According to the 2021 budget proposal, the Navy plans to phase out the BAMS-D, beginning in fiscal 2023, to allow the sea service to fund the whole MQ-4C program. “The MQ-4C will assume the signal intelligence mission from the EP-3E in [fiscal] 2022, which will require aircraft and control station modifications and calibrations to keep pace with emerging signals of interest at greater sensitivity thresholds.”
Allies See Triton’s Value, Sign Up to Take Delivery
Two allied nations are on track to operate the Triton. Australia signed a memorandum of understanding for up to six Tritons in June 2019, with delivery of the first scheduled for 2023. Germany also has announced its intention to procure three Tritons. Foreign procurement may be key in sustaining a steady Triton production line if the Navy gaps the procurement in 2021 and 2022.
“A two-year gap in production would have significant negative effects on the production line and the supplier base,” Shaffer said. “A pause would mean we lose the lessons learned that have enabled our suppliers and Northrop Grumman to achieve production efficiencies and get to this mature point of the program, which would then add more risks and costs to the program.
“We estimate that stopping and restarting the line alone will cost roughly $100 million to $150 million and then each aircraft likely costs about $20 million more. We are working closely with the Navy on multiple options [that] could keep the production line open and potentially result in cost savings for both the Navy and Australia.
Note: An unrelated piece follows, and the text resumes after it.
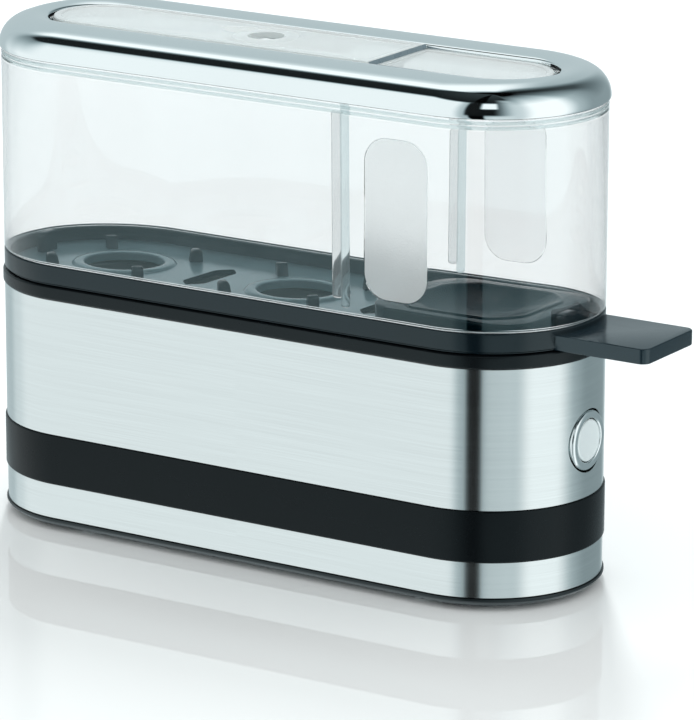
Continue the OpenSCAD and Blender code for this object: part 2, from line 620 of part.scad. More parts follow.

“We have had multiple discussions with the U.S. Navy and Australia about options to fill the [fiscal] ’21 and ’22 production lines with Australian aircraft,” he said. “An acceleration of the Australian program would result in significant savings to Australia and ensure cost savings to the U.S. Navy by preventing a pause in Triton production. While any decision to accelerate the Australian program is between the U.S. Navy and Australia, we are prepared to provide the necessary support to an accelerated Australian program.”